Within the data that follows, set down exactly the lines from the one containing "module leg_piece(i, piece)" through the one containing "bpy.data.objects.remove(obj)", both ends included.

■ ■ ■ ■

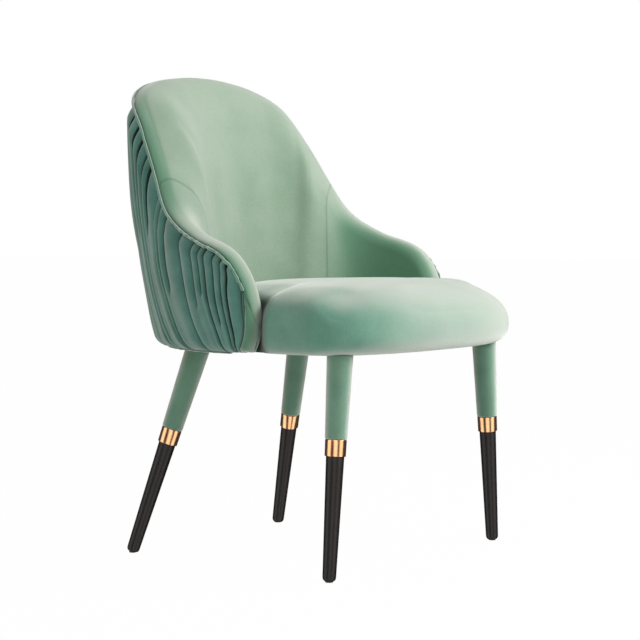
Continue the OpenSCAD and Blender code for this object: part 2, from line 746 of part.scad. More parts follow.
module outer_wadding() {
    sunk = fabric + ease;
    color("#e8e8e4")
    loft([for (t = shell_columns) let (s = t * (1 - front_hem / nose_speed),
            top = top_depth(s, rim_pad + 1), bottom = depth_at(s, frame_z + 2),
            rows = [for (k = [0, 0.08, 0.2, 0.4, 0.6, 0.8, 0.93, 1]) lerp(top, bottom, k)])
        section_points(s, concat(
            [for (d = rows) [ply / 2 + ease, d]],
            [for (i = [len(rows) - 1:-1:0]) [cover_off(s, rows[i], sunk + pleat_depth + 0.5), rows[i]]]))]);
}

// Cover of the padding over a run of columns. It turns over the edge and ends in
// the sewn line, which runs along the rim and down behind the arm's front.
module cover_panel(ts) {
    color(green)
    loft([for (t = ts) let (foot_z = pad_foot(t, base_height + ease),
            rows = depths(t, 0, foot_z, 8), inner_rows = depths(t, fabric, foot_z, 8),
            past = from_end(t) < front_hem,
            hem = past ? rows[len(rows) - 1] : top_depth(t, corner_h(t) - ease),
            a = top_depth(t, 0), b = top_depth(t, fabric), share = past ? [0.02, 0.1, 1] : [0.2, 0.6, 1])
        section_points(t, concat(
            [for (i = [len(rows) - 1:-1:0]) [inner_off(t, rows[i], 0), rows[i]]],
            [for (k = share) let (d = lerp(a, hem, k)) [outer_off(t, d, 0), d]],
            [for (i = [2:-1:0]) let (d = lerp(b, max(hem, b + 1), share[i]))
                [max(outer_off(t, d, fabric), least_off), d]],
            [for (d = inner_rows) [min(inner_off(t, d, fabric), -least_off), d]]))]);
}
module inner_back_cover() {
    cover_panel(back_columns);
}
seam_gap = 0.0005;    // of t, between the panels
module left_arm_cover() {
    cover_panel([for (t = arm_columns) max(t, seam_at + seam_gap)]);
}
module right_arm_cover() {
    mirror([1, 0, 0]) left_arm_cover();
}
module outer_cover() {
    reach = 1 - front_hem / nose_speed;
    color(dark_green)
    loft([for (i = [0:2 * pleats]) let (t = reach * (i / pleats - 1), ridge = i % 2 == 1 ? 0 : pleat_depth,
            top = top_depth(t, corner_h(t)), bottom = depth_at(t, base_height),
            rows = [for (k = [0, 0.05, 0.14, 0.3, 0.5, 0.7, 0.86, 0.95, 1]) lerp(top, bottom, k)],
            fade = [0, 0.5, 1, 1, 1, 1, 0.9, 0.5, 0.2])
        section_points(t, concat(
            [for (j = [0:8]) [cover_off(t, rows[j], fabric + ridge * fade[j]), rows[j]]],
            [for (j = [8:-1:0]) [cover_off(t, rows[j], ridge * fade[j]), rows[j]]]))]);
}
function seam_point(t, off) = place(t, top_depth(t, corner_h(t)), thick(t) + off);
module edge_piping() {
    r = piping_d / 2;
    reach = 1 - front_hem / nose_speed;
    color(green)
    loft([for (t = span(-reach, reach, 60)) let (middle = seam_point(t, r + ease),
            ahead = seam_point(min(t + step, reach), 0), behind = seam_point(max(t - step, -reach), 0),
            along = unit(ahead - behind), u = out(t, 0), v = cross(along, u))
        [for (a = [0:45:315]) middle + r * (cos(a) * u + sin(a) * v)]]);
}
hem_t = 2;
hem_w = 10;
hem_inset = 7;    // behind the outer cover's widest line
module hem_band() {
    reach = 0.9;
    edge = span(-reach, reach, 36);
    color(dark_green)
    translate([0, 0, base_height - hem_t])
        linear_extrude(hem_t - ease)
            polygon(concat(
                [for (t = edge) place_foot(t, thick(t) - hem_inset - hem_w)],
                [for (i = [36:-1:0]) place_foot(edge[i], thick(edge[i]) - hem_inset)]));
}

// ---- The chair ----

module leg_piece(i, piece) {
    if (piece == "leg_wood") leg_wood(i);
    if (piece == "leg_sleeve") leg_sleeve(i);
    if (piece == "ferrule") ferrule(i);
    if (piece == "leg_tip") leg_tip(i);
    if (piece == "glide") glide(i);
}
for (i = [0:3], piece = leg_pieces)
    leg_piece(i, piece);
joining_studs();
leg_bolts();
tee_nuts();
leg_plates();
plate_screws();
front_rail();
rear_rail();
left_rail();
right_rail();
corner_blocks();
frame_dowels();
webbing_lengthwise();
webbing_across();
dust_cover();
seat_foam();
seat_cover();
back_shell();
back_base_rail();
back_bolts();
inner_foam();
outer_wadding();
inner_back_cover();
left_arm_cover();
right_arm_cover();
outer_cover();
edge_piping();
hem_band();
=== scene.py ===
import math

import bmesh
import bpy
import numpy as np
from mathutils import Matrix, Vector, noise


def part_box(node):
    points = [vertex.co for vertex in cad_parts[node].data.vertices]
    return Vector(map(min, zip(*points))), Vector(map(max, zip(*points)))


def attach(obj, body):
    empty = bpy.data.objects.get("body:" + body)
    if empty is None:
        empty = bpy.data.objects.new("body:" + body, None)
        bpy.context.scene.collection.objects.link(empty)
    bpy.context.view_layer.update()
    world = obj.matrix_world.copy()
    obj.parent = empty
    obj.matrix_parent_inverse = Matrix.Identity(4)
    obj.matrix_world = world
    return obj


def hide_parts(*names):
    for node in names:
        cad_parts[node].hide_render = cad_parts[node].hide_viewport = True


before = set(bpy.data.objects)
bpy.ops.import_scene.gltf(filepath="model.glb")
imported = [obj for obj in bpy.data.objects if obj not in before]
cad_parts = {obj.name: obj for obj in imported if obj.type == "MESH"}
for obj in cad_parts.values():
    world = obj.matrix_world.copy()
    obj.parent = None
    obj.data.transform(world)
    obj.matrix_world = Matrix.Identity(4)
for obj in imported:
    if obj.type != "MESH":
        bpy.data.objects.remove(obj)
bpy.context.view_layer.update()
scene = bpy.context.scene


# ---- Glides ----
# A small hard plastic disc is nailed under each foot, so that the chair slides
# on a floor. It is injection moulded, dark and matt.

glide_drop = 0.004
edge_round = 0.0008     # radius of a small rounded edge


def linear(hex_colour):
    """The linear red, green, blue and alpha of an sRGB hex colour."""
    parts = [int(hex_colour[i:i + 2], 16) / 255 for i in (1, 3, 5)]
    return [c / 12.92 if c <= 0.04045 else ((c + 0.055) / 1.055) ** 2.4 for c in parts] + [1.0]


def add_node(tree, kind, settings=(), links=()):
    """A new shader node with its settings, by name or by the number of an input, and its
    links, each from a socket or from the first live output of a node."""
    made = tree.nodes.new("ShaderNode" + kind)
    for name, value in dict(settings).items():
        if isinstance(name, int) or name in made.inputs:
            made.inputs[name].default_value = value
        else:
            setattr(made, name, value)
    for name, source in dict(links).items():
        if isinstance(source, bpy.types.Node):
            source = next(socket for socket in source.outputs if socket.enabled)
        tree.links.new(source, made.inputs[name])
    return made


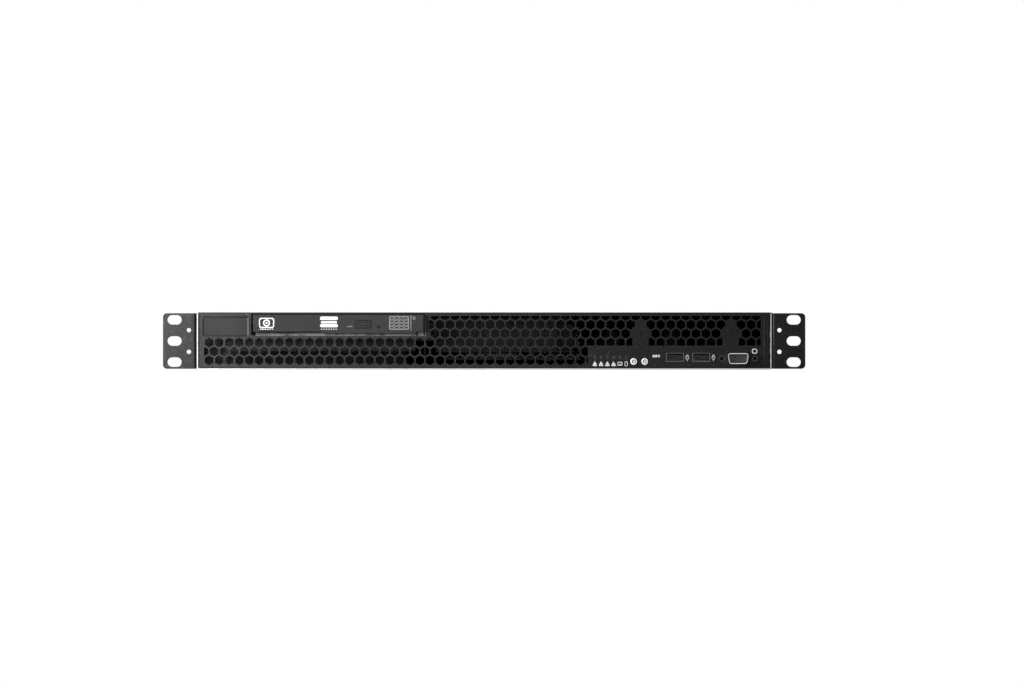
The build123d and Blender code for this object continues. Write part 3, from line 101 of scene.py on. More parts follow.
def middle(node):
    """The middle of a CAD node's box, in millimetres."""
    return np.add(*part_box(node)) / 2 / MM


def front_of(node):
    """The middle of the front side of a CAD node's box, in millimetres."""
    spot = middle(node)
    return spot[0], corners(node)[0][1], spot[2]


def place(local, at, side):
    """Local points (a, b, c), c pointing out of the side, set down at a point of the server:
    at + a A + b B + c C, with A, B and C the three axes of that side."""
    return np.asarray(at, float) + np.asarray(local, float) @ np.array(SIDES[side], float)


def skin(grid, ring=False):
    """Points and faces of a grid of two parameters whose columns run once round. The faces
    join (i, j), (i, j+1), (i+1, j+1) and (i+1, j). As a ring, the rows join up end to end;
    otherwise a fan round the mean of each end row closes the shape."""
    rows, columns = grid.shape[:2]
    index = np.arange(rows * columns).reshape(rows, columns)
    low = index if ring else index[:-1]
    high = np.roll(index, -1, axis=0) if ring else index[1:]
    quads = np.stack([low, np.roll(low, -1, 1), np.roll(high, -1, 1), high], -1).reshape(-1, 4)
    points = grid.reshape(-1, 3)
    if ring:
        return points, quads, np.zeros((0, 3), int)
    hubs = np.stack([grid[0].mean(0), grid[-1].mean(0)])
    first = np.full(columns, rows * columns)
    start = np.stack([first, np.roll(index[0], -1), index[0]], -1)
    end = np.stack([first + 1, index[-1], np.roll(index[-1], -1)], -1)
    return np.concatenate([points, hubs]), quads, np.concatenate([start, end])


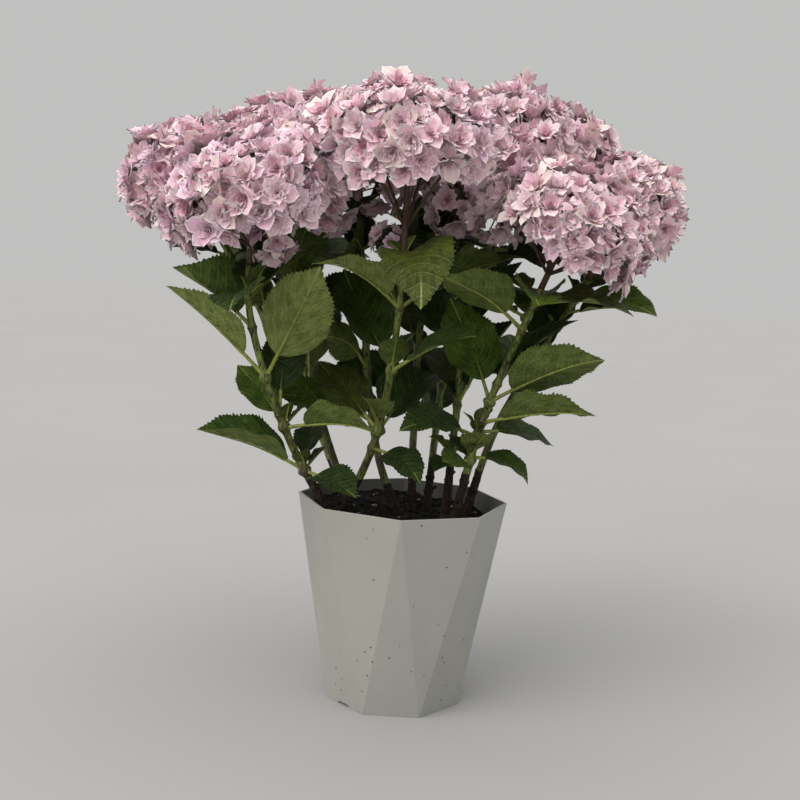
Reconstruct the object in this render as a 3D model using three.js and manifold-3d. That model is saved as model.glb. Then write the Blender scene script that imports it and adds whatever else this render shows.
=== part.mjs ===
// A pink double-flowered hydrangea in a faceted eight-sided pot.
//
// Millimetres, +Z up, the viewer at -Y. The origin is on the flat underside of the pot, in its middle.
// Each stem rises from the soil as a bare woody cane, goes on as a leafy shoot and ends in a flower head.

import * as THREE from "three";
import { mergeVertices } from "three/addons/utils/BufferGeometryUtils.js";
import Module from "manifold-3d";

const wasm = await Module();
wasm.setup();

// Pot: the rim's corners stand half a side round from the foot's corners, which folds its side into triangles
const CORNERS = 8;
const RIM_RADIUS = 110;
const FOOT_RADIUS = 75;
const POT_HEIGHT = 211;
const WALL = 2.8;
const FLOOR = 6;
const MOUTH_CUT = 0.01; // how far the hollow is cut past the rim
const DRAIN_HOLES = 4;
const DRAIN_RADIUS = 6;
const DRAIN_SIDES = 8;
const DRAIN_RING = 46;
const NOTCH = { width: 15, height: 2.8, directions: [-135, 45] };

// Detail smaller than this that is left where pieces cross is smoothed away
const FINEST_DETAIL = 0.05;

// Soil
const SOIL_TOP = 193;
const SOIL_SHRINK = 0.9945;
const CUT_GAP = 0.35;
const FOOT_DEPTH = 8; // how far the stems' lines start below the soil, where a flat cut trims them

// Stems: radii at the foot, where the bark ends, under the flower head and inside it
const CANE_FLARE = 7.5;
const CANE_RADIUS = 5;
const BARK_END = 0.17;
const SHOOT_RADIUS = 4.2;
const SHOOT_END = 0.8;
const PEDUNCLE_RADIUS = 3.2;
const STALK_END_RADIUS = 2.6;
const STALK_END = 0.97;
const STEM_SIDES = 6;
const STEM_STEPS = { cane: 4, shoot: 7, stalk: 3 };
const FLARE_SHARE = 1 / 3; // the share of a cane that widens towards its foot
const LINE_STEPS = 60;
const FIRST_SEED = 101;
const SEED_STEP = 17;

// Leaves: angles in degrees, widths and spreads as shares of the length they belong to
const LEAF_LENGTH = 94;
const LEAF_HALF_WIDTH = 0.335;
const LEAF_THICKNESS = 2.2;
const LEAF_FOLD = 0.16;
const TROUGH = { fold: 0.5, until: 0.4 };
const LEAF_SPREAD = { azimuth: 4, lift: 3, droop: 6, roll: 12, length: 0.05, petiole: 0.2 };
const BLADE_SHAPE = { scale: 2.74, base: 0.62, tip: 0.86 };
const PETIOLE = 26;
const PETIOLE_RADIUS = 1.9;
const BLADE_STATIONS = [0.13, 0.42, 0.75];

// Places on a leaf that are kept clear, and how far from everything else
const PETIOLE_SAMPLES = [0.5, 0.9];
const BLADE_SAMPLES = [0.05, 0.2, 0.35, 0.5, 0.65, 0.8, 0.95];
const SIDE_SAMPLES = [-0.85, -0.4, 0, 0.4, 0.85];
const LEAF_ROOM = 12;
const STEM_ROOM = 12;
const HEAD_ROOM = 10;
const SOIL_ROOM = 8;
const RIM_ROOM = { above: 6, from: 86 };

// Where the light comes from, and how much of the way a blade turns to it
const LIGHT = new THREE.Vector3(0, -0.75, 0.65);
const TURN_TO_LIGHT = 0.45;

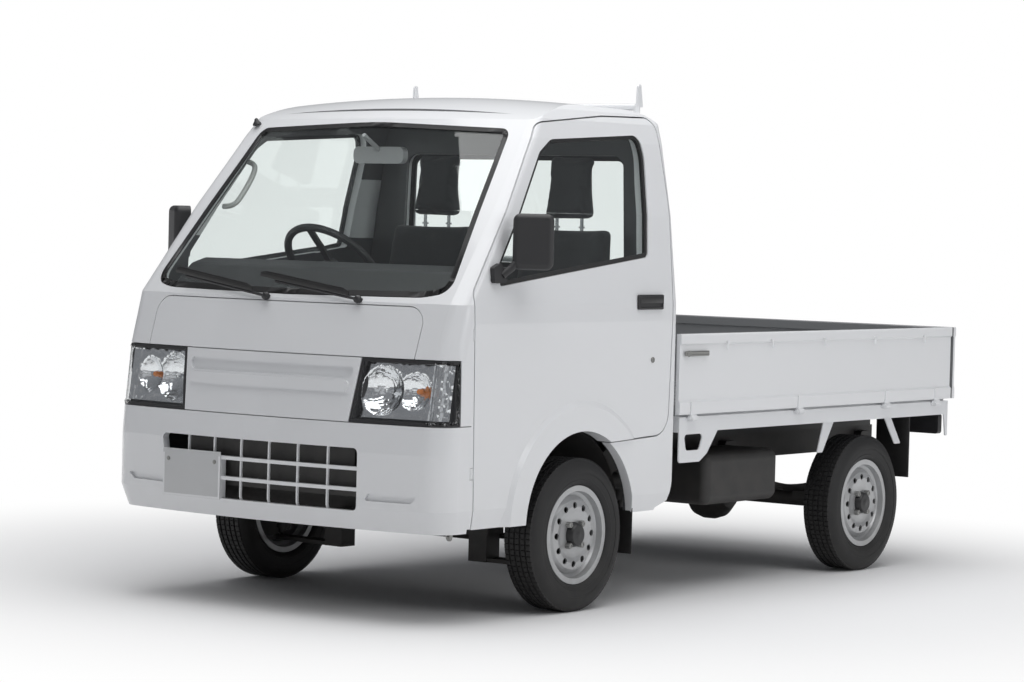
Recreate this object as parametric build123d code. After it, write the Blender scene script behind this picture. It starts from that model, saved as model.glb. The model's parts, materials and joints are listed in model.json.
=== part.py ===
from build123d import *
import math
import os

os.makedirs("parts", exist_ok=True)

# Small four-wheeled cab-over truck with a drop-side bed.
# It faces -Y, its left side is +X, and it stands on z = 0. All sizes in mm.

# Overall plan
front_end_y = -1697.5
rear_end_y = 1697.5
front_axle_y = -869.0
rear_axle_y = 1036.0
front_half_track = 652.5
rear_half_track = 645.0
body_half_width = 727.0
widest_half_width = 737.5
seam = 3.0
door_gap = 5.0
seat_gap = 0.3
running_gap = 0.05
side_names = (("left", 1.0), ("right", -1.0))


def save(shape, name):
    solids = shape.solids()
    whole = solids[0] if len(solids) == 1 else Compound(children=list(solids))
    export_step(whole, "parts/" + name + ".step")


def flip(shape, side):
    return shape if side > 0 else mirror(shape, about=Plane.YZ)


def yz_face(points, radii=0.0):
    line = FilletPolyline(*points, radius=radii, close=True) if radii else Polyline(*points, close=True)
    return make_face(Plane.YZ * line)


def xz_face(points, radii=0.0):
    line = FilletPolyline(*points, radius=radii, close=True) if radii else Polyline(*points, close=True)
    return make_face(Plane.XZ * line)


def grown(points, radii, by):
    # The same outline moved out by one distance, with its corners rounded to suit
    count = len(points)
    area = sum(points[i - 1][0] * points[i][1] - points[i][0] * points[i - 1][1] for i in range(count))
    turn = 1.0 if area > 0 else -1.0
    moved = []
    rounds = []
    for i in range(count):
        before = Vector(*points[i - 1])
        here = Vector(*points[i])
        after = Vector(*points[(i + 1) % count])
        into = (here - before).normalized()
        away = (after - here).normalized()
        normal_in = Vector(into.Y, -into.X) * turn
        normal_away = Vector(away.Y, -away.X) * turn
        bisector = normal_in + normal_away
        reach = by * 2 / bisector.dot(bisector)
        moved.append((here.X + bisector.X * reach, here.Y + bisector.Y * reach))
        convex = (into.X * away.Y - into.Y * away.X) * turn > 0
        rounds.append(max(radii[i] + (by if convex else -by), 0.5))
    return moved, rounds


def across(face, x_from, x_to):
    return Pos(x_from, 0, 0) * extrude(face, amount=x_to - x_from, dir=(1, 0, 0))


def along(face, y_from, y_to):
    return Pos(0, y_from, 0) * extrude(face, amount=y_to - y_from, dir=(0, 1, 0))


def box(x0, x1, y0, y1, z0, z1):
    centre = ((x0 + x1) / 2, (y0 + y1) / 2, (z0 + z1) / 2)
    return Pos(*centre) * Box(x1 - x0, y1 - y0, z1 - z0)


def rod(start, end, radius):
    a = Vector(*start)
    b = Vector(*end)
    place = Plane(origin=a, z_dir=(b - a))
    return place * Cylinder(radius, (b - a).length, align=(Align.CENTER, Align.CENTER, Align.MIN))


def ring(start, end, outer, inner):
    return rod(start, end, outer) - rod(start, end, inner)


# Cab skin: plan sections from the bumper's lower edge to the roof
# columns: height, front at the middle, half width, front corner radius
cab_rear_y = -306.0
front_bow = 62.0
rear_corner = 34.0
bumper_top_z = 653.0
lamp_high_z = 865.0
cab_sections = (
    (306.0, -1670.0, body_half_width - 12.0, 92.0),
    (380.0, front_end_y, body_half_width, 95.0),
    (560.0, front_end_y, body_half_width, 95.0),
    (bumper_top_z + seam / 2, -1688.0, body_half_width, 92.0),
    (lamp_high_z + seam / 2, -1655.0, body_half_width, 80.0),
    (985.0, -1618.0, body_half_width, 70.0),
    (1046.0, -1600.0, body_half_width - 2.0, 62.0),
    (1350.0, -1360.0, 692.0, 50.0),
    (1500.0, -1238.0, 665.0, 46.0),
    (1600.0, -1158.0, 647.0, 44.0),
    (1668.0, -1103.0, 629.0, 44.0),
    (1704.0, -1075.0, 608.0, 44.0),
    (1722.0, -1061.0, 582.0, 44.0),
    (1748.0, -1041.0, 530.0, 44.0),
)
roof_crown_radius = 6800.0
roof_top_z = 1750.0


def plan_section(height, front, half, corner, inset, rear_in, open_front):
    front_in = front + inset * 1.1 - open_front
    half_in = half - inset
    bow = front_bow
    nose = ThreePointArc((-half_in, front_in + bow), (0, front_in), (half_in, front_in + bow))
    flank = Line((half_in, front_in + bow), (half_in, rear_in))
    back = Line((half_in, rear_in), (-half_in, rear_in))
    other = Line((-half_in, rear_in), (-half_in, front_in + bow))
    outline = make_face([nose, flank, back, other])
    front_corners = outline.vertices().sort_by(Axis.Y)[:2]
    back_corners = outline.vertices().sort_by(Axis.Y)[2:]
    outline = fillet(front_corners, max(corner - inset, 8.0))
    back_corners = outline.vertices().sort_by(Axis.Y)[-2:]
    outline = fillet(back_corners, max(rear_corner - inset, 6.0))
    return Pos(0, 0, height) * outline


def roof_block(inset):
    drop = inset
    points = [(-1900, 100), (-1900, 1662 - drop), (-1108, 1662 - drop)]
    base = Polyline(*points)
    visor = ThreePointArc((-1108, 1662 - drop), (-960, 1720 - drop), (-700, 1748 - drop))
    top = Line((-700, 1748 - drop), (-480, 1744 - drop))
    tail = ThreePointArc((-480, 1744 - drop), (-385, 1729 - drop), (-290, 1682 - drop))
    close = Polyline((-290, 1682 - drop), (-150, 1560 - drop), (-150, 100), (-1900, 100))
    face = make_face([*base.edges(), visor, top, tail, *close.edges()])
    face = Plane.YZ * face
    axis = Axis((0, 0, roof_top_z - roof_crown_radius), (0, 1, 0))
    half = revolve(face, axis, 9)
    other = mirror(half, about=Plane.YZ)
    return half + other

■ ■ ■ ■

Response for this exercise>
module leg_piece(i, piece) {
    if (piece == "leg_wood") leg_wood(i);
    if (piece == "leg_sleeve") leg_sleeve(i);
    if (piece == "ferrule") ferrule(i);
    if (piece == "leg_tip") leg_tip(i);
    if (piece == "glide") glide(i);
}
for (i = [0:3], piece = leg_pieces)
    leg_piece(i, piece);
joining_studs();
leg_bolts();
tee_nuts();
leg_plates();
plate_screws();
front_rail();
rear_rail();
left_rail();
right_rail();
corner_blocks();
frame_dowels();
webbing_lengthwise();
webbing_across();
dust_cover();
seat_foam();
seat_cover();
back_shell();
back_base_rail();
back_bolts();
inner_foam();
outer_wadding();
inner_back_cover();
left_arm_cover();
right_arm_cover();
outer_cover();
edge_piping();
hem_band();
=== scene.py ===
import math

import bmesh
import bpy
import numpy as np
from mathutils import Matrix, Vector, noise


def part_box(node):
    points = [vertex.co for vertex in cad_parts[node].data.vertices]
    return Vector(map(min, zip(*points))), Vector(map(max, zip(*points)))


def attach(obj, body):
    empty = bpy.data.objects.get("body:" + body)
    if empty is None:
        empty = bpy.data.objects.new("body:" + body, None)
        bpy.context.scene.collection.objects.link(empty)
    bpy.context.view_layer.update()
    world = obj.matrix_world.copy()
    obj.parent = empty
    obj.matrix_parent_inverse = Matrix.Identity(4)
    obj.matrix_world = world
    return obj


def hide_parts(*names):
    for node in names:
        cad_parts[node].hide_render = cad_parts[node].hide_viewport = True


before = set(bpy.data.objects)
bpy.ops.import_scene.gltf(filepath="model.glb")
imported = [obj for obj in bpy.data.objects if obj not in before]
cad_parts = {obj.name: obj for obj in imported if obj.type == "MESH"}
for obj in cad_parts.values():
    world = obj.matrix_world.copy()
    obj.parent = None
    obj.data.transform(world)
    obj.matrix_world = Matrix.Identity(4)
for obj in imported:
    if obj.type != "MESH":
        bpy.data.objects.remove(obj)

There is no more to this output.